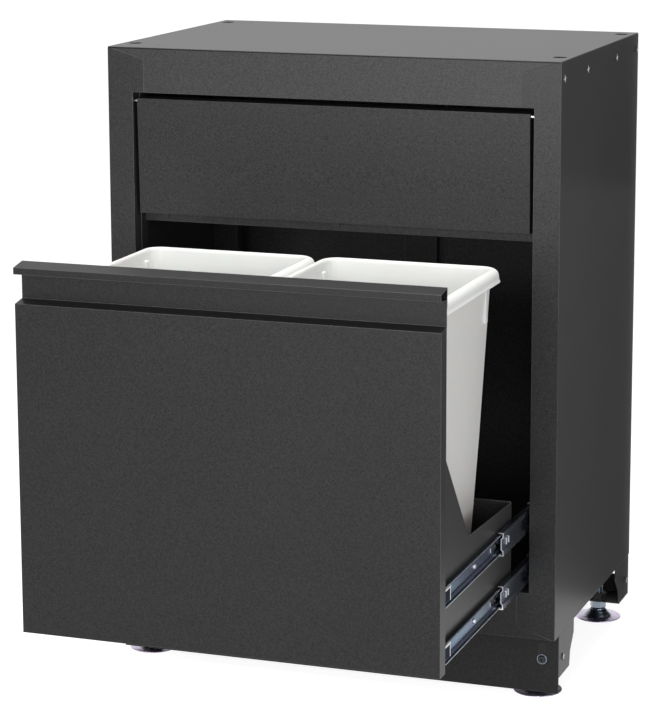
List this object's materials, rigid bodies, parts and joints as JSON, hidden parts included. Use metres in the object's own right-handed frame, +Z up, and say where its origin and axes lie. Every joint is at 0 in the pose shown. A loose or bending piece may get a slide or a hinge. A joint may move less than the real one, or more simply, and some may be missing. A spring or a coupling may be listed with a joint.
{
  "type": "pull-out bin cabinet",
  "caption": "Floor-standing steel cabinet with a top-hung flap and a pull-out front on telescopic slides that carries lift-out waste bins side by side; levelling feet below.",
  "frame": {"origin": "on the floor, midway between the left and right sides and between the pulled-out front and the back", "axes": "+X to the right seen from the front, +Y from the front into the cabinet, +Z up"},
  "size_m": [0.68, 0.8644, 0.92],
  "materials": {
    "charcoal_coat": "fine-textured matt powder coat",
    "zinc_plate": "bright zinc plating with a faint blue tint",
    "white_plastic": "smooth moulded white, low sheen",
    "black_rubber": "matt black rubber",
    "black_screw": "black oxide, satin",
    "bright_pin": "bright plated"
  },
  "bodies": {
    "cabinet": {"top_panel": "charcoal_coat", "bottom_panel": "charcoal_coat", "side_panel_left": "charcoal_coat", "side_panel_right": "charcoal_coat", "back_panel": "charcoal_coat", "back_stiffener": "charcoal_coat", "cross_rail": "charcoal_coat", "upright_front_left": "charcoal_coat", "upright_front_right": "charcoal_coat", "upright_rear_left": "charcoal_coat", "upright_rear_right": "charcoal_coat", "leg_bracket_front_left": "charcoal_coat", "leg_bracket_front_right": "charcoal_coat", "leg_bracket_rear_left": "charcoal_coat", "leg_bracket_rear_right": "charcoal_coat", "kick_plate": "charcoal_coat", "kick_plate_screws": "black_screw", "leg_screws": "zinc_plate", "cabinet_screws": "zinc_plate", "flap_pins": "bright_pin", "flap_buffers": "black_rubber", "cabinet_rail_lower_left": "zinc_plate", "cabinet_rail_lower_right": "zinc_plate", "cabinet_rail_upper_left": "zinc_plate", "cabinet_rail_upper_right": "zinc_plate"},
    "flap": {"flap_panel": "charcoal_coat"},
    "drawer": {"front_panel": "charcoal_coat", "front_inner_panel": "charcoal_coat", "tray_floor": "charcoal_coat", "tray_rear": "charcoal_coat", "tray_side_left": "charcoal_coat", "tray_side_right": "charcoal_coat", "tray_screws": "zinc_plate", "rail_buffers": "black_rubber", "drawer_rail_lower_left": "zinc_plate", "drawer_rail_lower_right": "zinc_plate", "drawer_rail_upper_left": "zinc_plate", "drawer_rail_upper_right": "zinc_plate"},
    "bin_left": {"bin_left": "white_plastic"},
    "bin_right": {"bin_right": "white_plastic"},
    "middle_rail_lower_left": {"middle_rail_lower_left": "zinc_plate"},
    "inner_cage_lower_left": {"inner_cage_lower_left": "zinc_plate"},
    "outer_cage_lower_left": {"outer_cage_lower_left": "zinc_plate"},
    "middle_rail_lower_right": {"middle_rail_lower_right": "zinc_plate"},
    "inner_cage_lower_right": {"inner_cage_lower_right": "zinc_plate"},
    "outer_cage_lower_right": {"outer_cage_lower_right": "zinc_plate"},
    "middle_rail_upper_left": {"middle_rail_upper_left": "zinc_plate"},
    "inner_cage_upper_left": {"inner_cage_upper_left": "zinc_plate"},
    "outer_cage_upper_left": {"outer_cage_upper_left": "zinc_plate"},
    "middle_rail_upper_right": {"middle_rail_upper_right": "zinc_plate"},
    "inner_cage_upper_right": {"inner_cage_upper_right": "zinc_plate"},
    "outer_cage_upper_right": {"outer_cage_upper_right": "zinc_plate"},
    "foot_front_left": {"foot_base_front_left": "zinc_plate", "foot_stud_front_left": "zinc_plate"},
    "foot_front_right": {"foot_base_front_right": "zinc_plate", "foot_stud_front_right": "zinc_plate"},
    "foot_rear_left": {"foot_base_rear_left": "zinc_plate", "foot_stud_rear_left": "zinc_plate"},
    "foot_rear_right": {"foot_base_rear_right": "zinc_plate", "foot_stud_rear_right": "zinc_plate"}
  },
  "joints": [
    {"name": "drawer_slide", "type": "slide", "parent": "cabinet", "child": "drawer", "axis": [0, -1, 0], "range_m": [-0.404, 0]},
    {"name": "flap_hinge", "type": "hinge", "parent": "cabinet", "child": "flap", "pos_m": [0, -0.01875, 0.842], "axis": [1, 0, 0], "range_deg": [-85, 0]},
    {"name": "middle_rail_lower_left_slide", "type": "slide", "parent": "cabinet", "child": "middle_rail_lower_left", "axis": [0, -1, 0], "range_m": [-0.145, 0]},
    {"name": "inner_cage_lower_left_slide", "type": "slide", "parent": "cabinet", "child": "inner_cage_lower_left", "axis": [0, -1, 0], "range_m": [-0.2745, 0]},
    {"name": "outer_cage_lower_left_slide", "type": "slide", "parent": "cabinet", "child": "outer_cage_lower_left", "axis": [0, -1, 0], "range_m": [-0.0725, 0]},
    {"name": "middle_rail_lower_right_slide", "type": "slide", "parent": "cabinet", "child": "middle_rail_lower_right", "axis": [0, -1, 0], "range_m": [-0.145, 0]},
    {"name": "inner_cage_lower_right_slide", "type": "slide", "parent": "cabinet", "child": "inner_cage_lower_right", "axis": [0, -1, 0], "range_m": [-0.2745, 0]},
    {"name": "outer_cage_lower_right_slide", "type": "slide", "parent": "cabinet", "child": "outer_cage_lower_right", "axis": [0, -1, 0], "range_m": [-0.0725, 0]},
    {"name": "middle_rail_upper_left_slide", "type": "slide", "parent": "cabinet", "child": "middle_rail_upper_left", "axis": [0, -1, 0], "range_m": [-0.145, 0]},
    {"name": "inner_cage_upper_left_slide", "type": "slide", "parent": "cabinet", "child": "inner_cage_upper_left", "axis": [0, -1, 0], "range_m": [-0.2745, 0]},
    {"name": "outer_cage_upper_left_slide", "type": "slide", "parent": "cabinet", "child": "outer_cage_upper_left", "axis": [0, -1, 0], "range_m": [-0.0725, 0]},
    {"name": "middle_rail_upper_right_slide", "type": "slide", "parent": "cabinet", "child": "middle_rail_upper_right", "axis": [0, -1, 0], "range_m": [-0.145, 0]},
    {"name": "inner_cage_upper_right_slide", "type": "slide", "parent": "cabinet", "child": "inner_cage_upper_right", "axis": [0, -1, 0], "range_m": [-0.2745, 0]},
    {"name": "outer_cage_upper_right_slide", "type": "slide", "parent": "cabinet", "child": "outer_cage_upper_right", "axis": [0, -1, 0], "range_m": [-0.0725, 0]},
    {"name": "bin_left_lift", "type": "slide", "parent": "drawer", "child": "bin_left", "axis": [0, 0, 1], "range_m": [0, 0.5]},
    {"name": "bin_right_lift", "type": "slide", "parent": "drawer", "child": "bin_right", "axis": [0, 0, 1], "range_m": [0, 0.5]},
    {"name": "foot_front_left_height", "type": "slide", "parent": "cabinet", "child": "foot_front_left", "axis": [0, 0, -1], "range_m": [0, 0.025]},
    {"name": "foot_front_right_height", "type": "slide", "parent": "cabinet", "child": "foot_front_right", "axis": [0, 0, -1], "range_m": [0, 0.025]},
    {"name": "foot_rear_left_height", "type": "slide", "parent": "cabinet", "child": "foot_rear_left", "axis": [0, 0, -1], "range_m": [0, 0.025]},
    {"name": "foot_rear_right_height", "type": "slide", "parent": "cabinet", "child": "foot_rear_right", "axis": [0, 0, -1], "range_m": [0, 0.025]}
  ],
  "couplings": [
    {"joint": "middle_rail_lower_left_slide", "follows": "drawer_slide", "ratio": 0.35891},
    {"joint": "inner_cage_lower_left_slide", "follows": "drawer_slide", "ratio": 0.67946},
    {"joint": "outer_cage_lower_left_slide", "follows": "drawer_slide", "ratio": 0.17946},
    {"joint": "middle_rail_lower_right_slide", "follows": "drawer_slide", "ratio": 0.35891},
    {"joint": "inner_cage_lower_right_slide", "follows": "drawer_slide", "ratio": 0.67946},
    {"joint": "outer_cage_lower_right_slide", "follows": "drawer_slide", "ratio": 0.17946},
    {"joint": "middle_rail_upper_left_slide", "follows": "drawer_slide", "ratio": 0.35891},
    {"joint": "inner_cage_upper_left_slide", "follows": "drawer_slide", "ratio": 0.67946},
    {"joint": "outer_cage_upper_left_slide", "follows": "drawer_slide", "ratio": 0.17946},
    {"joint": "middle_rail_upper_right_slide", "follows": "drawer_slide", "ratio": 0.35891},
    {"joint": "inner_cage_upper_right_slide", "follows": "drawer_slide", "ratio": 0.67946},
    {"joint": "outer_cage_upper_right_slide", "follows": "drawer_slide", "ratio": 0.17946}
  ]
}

···

Copy every line that includes the string "bodies" from the material above.

Result for this exercise:
List this object's materials, rigid bodies, parts and joints as JSON, hidden parts included. Use metres in the object's own right-handed frame, +Z up, and say where its origin and axes lie. Every joint is at 0 in the pose shown. A loose or bending piece may get a slide or a hinge. A joint may move less than the real one, or more simply, and some may be missing. A spring or a coupling may be listed with a joint.
  "bodies": {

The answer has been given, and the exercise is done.